I remember decades ago in an economics class at Calfiornia State University, Northridge, we considered how cigarettes, then seemingly pricey at a $1.50 a pack, were in fact tremendously subsidized and cheap.

Once all the hidden costs of lung cancer, emphysema, second-hand smoke and productivity losses were added back in, the true cost of smoking was an astonishing $6.50 a pack. Duke University estimates the cost of smoking in today's dollars at a cough-out-your-lungs $39.88 a pack.

It's the same deal with oil and coal. The price at the pump - and on our utility bills - is far, far less than the true price we're really paying, once the hidden costs get added in.

Oh, we moan about three- or five-dollar-gallon gasoline. But as high as those prices seem, like smoking, they are unrealistically cheap. Many authorities estimate the true cost of gas as a jaw-dropping $10 - 12 a gallon. And that just reflects U.S. tax subsidies to Big Oil and America's cost of funding a military primarily charged with making the world safe for oil extraction.

Wait - there's more.

The recent Deepwater Horizon explosion and oil spill, and last month's Upper Big Branch coal mine explosion teach us that fossil fuel dependency comes at costs not measured in solely in dollars.

Fossil fuels are paid with human lives. Eleven workers died at the Deepwater Horizon drilling rig. Twenty-nine coal miners died at the Upper Big Branch mine.

Every year, the United States loses about 30 coal miners to mining accidents. Industrial giant China loses more than a 1,000. The U.S. sees 4,000 new cases of black lung every year. Add in China for another 10,000.
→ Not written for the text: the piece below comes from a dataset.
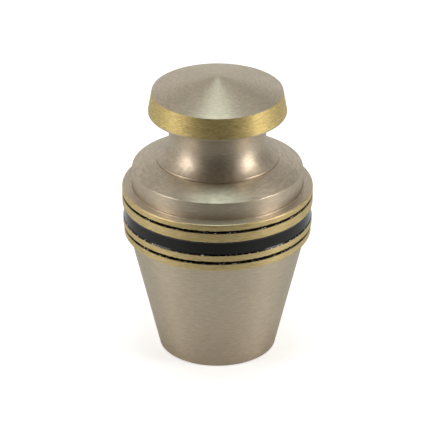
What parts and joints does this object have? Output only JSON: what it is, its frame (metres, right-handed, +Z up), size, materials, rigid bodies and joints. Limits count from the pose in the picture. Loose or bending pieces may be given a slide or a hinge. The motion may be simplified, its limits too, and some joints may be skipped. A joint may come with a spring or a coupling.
{
  "type": "cremation urn",
  "caption": "Small metal cremation urn: tapered vessel with brass and black enamel bands, and a capped, waisted lid that lifts off to open the mouth.",
  "frame": {"origin": "centre of the underside, on the surface the urn stands on", "axes": "+Z up along the axis every piece is turned about; +X and +Y are any two square directions, as the urn is the same all round"},
  "size_m": [0.05, 0.05, 0.0773],
  "materials": {
    "pewter": "cast and turned brass, plated and brushed to a warm pewter grey",
    "brass": "bare brushed brass of the same castings, on the rings and the band of the cap",
    "enamel": "gloss black enamel"
  },
  "bodies": {
    "root": {"vessel": "pewter", "lower_enamel_line": "enamel", "enamel_band": "enamel", "upper_enamel_line": "enamel", "lid": "pewter"}
  },
  "joints": []
}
America has sacrificed 4,394 soldiers in the Iraq War. After years of "fighting for freedom," last year Big Oil moved back in. Today, Exxon, Shell and BP may be considered the prime beneficiaries of that war.

That adds up to a lot of death and dying powering our cars and lighting our homes. It's bad enough we accept huge U.S. incentives and tax subsidies to Big Oil. We taxpayers pay those perks, you know. But it's far worse when we casually trade sacred blood as an energy lifestyle choice.

It seems strange that in a technologically advanced age capable of storing entire libraries on a hard disk, in an era when e-readers will soon replace newsprint - in such an era of efficiency, we still find ourselves digging our fuel out of holes in the ground. The fuel of the 1800s and the 1900s, remains by and large the fuel of today. So much is new and efficient, save our energy sources.

But in Europe, where oil subsidies are lower and the appetite for war less enthusiastic, the move towards alternative energy is far more advanced than here. German utility companies complain that electric windmills are dropping power costs so quickly they threaten the financial return on their old coal- and oil-powered power plants.

We could use that same problem, if only we could break our deal-with-the-devil fossil fuel addiction. So much changes when we finally kick the habit.

How many wars will we fight securing the wind that races through our wind farms? How many soldiers will die defending wind turbines in Texas, California or out on the plains?

And when a wind turbine goes bad, how many men will be blown up or crushed in the explosion that never happens? How much ocean life will be lost as the blades simply slow and hang sadly silent?

How many dollars are shipped overseas, as it's local wind and not foreign oil powering our electric cars and lighting our cities? How much smog will we breath when windmills energize our electric lines?

As the Deepwater Horizon tragedy takes its full toll, we'll see in plain view more of the previously hidden costs of subsidized fossil fuels.

"Drill, baby, drill" will grow closer to beaing as dead as dinosaurs, and America will move closer to smarter answers.

The answer is blowing in the wind.

Gary Horton is a Santa Clarita resident. His column reflects his own views and not necessarily those of The Signal. "Full Speed to Port!" appears Wednesday in The Signal.